The creature opened its mouth to roar again. Ahriman struck upwards, his fingers splayed as they punched into the open maw. The creature reeled. Ahriman closed his hand, his armoured grip digging into the soft meat of the creature’s throat. He split his mind into two streams of thought; one half continued to breathe stone and steel into his flesh, while the second began to burn. The creature thrashed, glowing cracks running across its armour from its mouth. Ahriman felt his mind brush against what remained of the creature’s soul; it felt withered and rotten, like blood turned to black jelly in a dead heart. Out of the corner of his eye, Ahriman saw the toothed blast door loom into view. He did not have time to move before the impact.

 

But it's no different than 1999's Obliterator :)

Edited by Petitioner's City

There is a funny bit in one of the Ghosts books where the list of FW tanks in a scene exactly matched the catalogue of the time :D Its probably the editors asking them to include a few kits, though a lot of the authors are fans who want to include the cool toys ;) 
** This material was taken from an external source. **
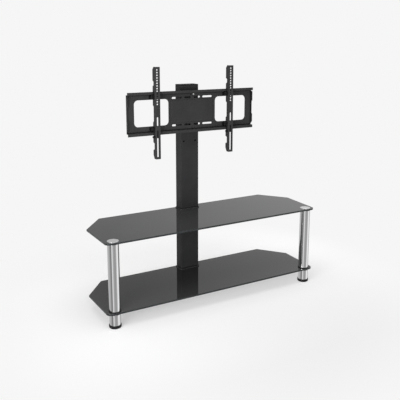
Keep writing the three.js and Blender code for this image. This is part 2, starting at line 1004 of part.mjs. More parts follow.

12 hours ago, Noserenda said:

There is a funny bit in one of the Ghosts books where the list of FW tanks in a scene exactly matched the catalogue of the time :D Its probably the editors asking them to include a few kits, though a lot of the authors are fans who want to include the cool toys ;) 

 

Indeed, that's Honour Guard, as I mentioned above, although the regiment and different tanks are so integral to the novel, it's more than just a model advertisement - it's such a love letter to tankers too (much like FW was then under Cottrell and Kinrade, of course!)